Quick tips
- Name the exact thing they did.
- Thank the effort, not just the win.
- Leave a note where they'll find it.
Picture the last time you said "thanks, you're the best" to someone you love. Did they even look up? Probably not. The words were fine. They were also wallpaper, the kind of thing you say while reaching for your keys, and the person on the other end heard them as background noise because that's exactly what they'd become.
This is the quiet problem with appreciation in any long relationship. The feeling is still real. The expression has gone stale. You mean it, but it's stopped meaning anything, because you've worn a groove into the same three words and now they slide right off.
The good news is that the fix is small and it's free. It mostly comes down to being specific, and to occasionally saying the part you usually leave out.
Why the generic thank-you stops working
There's a reason "you're amazing" lands softer the more you say it. The brain tunes out repetition. A phrase that arrives on schedule, in the same words, with the same flat delivery, gets filed under noise. Your partner isn't being ungrateful when they don't react. They've simply heard that exact sentence enough times that it no longer carries information.
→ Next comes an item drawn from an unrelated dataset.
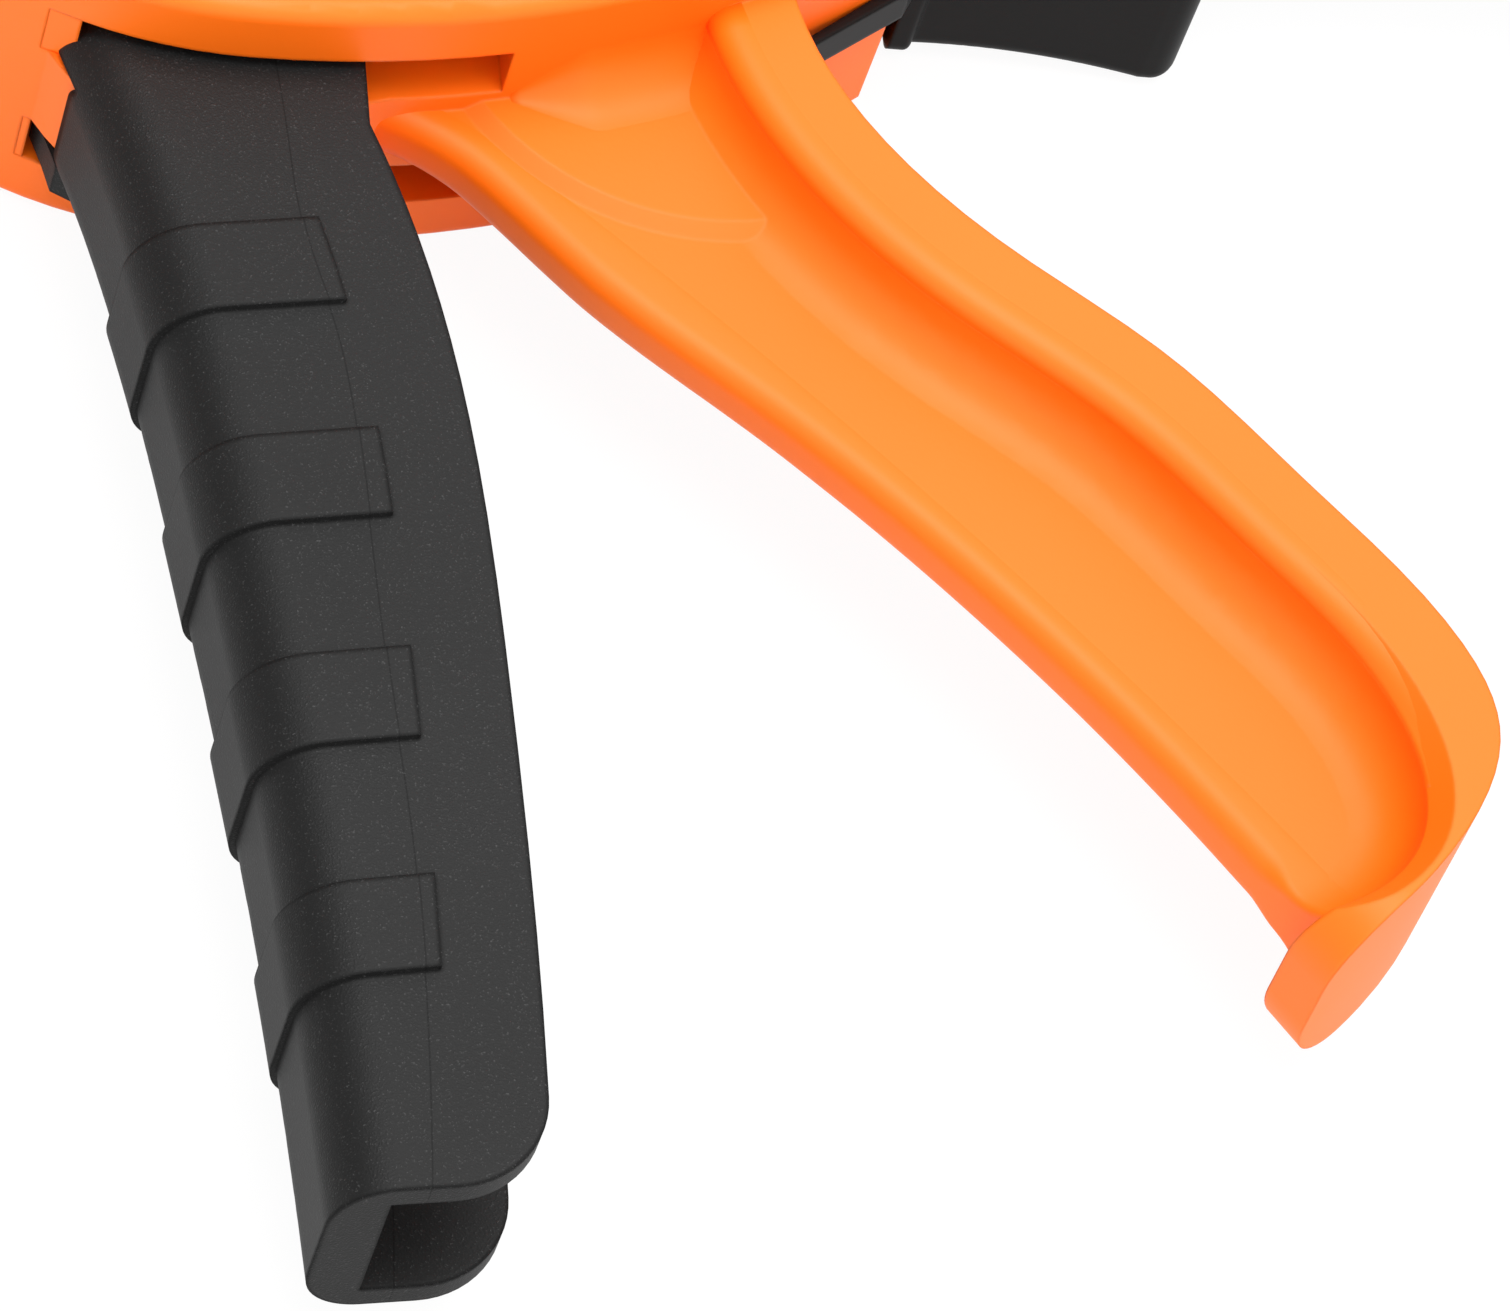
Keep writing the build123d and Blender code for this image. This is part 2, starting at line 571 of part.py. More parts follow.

Underneath the wording, something bigger is at stake. When researchers study what gratitude actually does between two people, the magic isn't the politeness. It's whether the person feels *seen*. The psychologist Sara Algoe describes gratitude as a kind of relationship glue, and her work points to a specific mechanism: a good thank-you tells the other person you noticed not just what they did but that it cost them something, and that it mattered to you. That recognition is what binds people closer. A generic "thanks" skips all of that. It acknowledges the act without acknowledging the person.
So the routine version isn't failing because you don't say it enough. It's failing because it carries no proof that you paid attention.
Put the detail back in
The single most useful change you can make is to name the specific thing. Not "thanks for everything," but the actual act, in plain words.
Compare these:
- "Thanks for being so great."
- "Thanks for getting up with the baby at 3 a.m. so I could sleep. I felt like a person again today."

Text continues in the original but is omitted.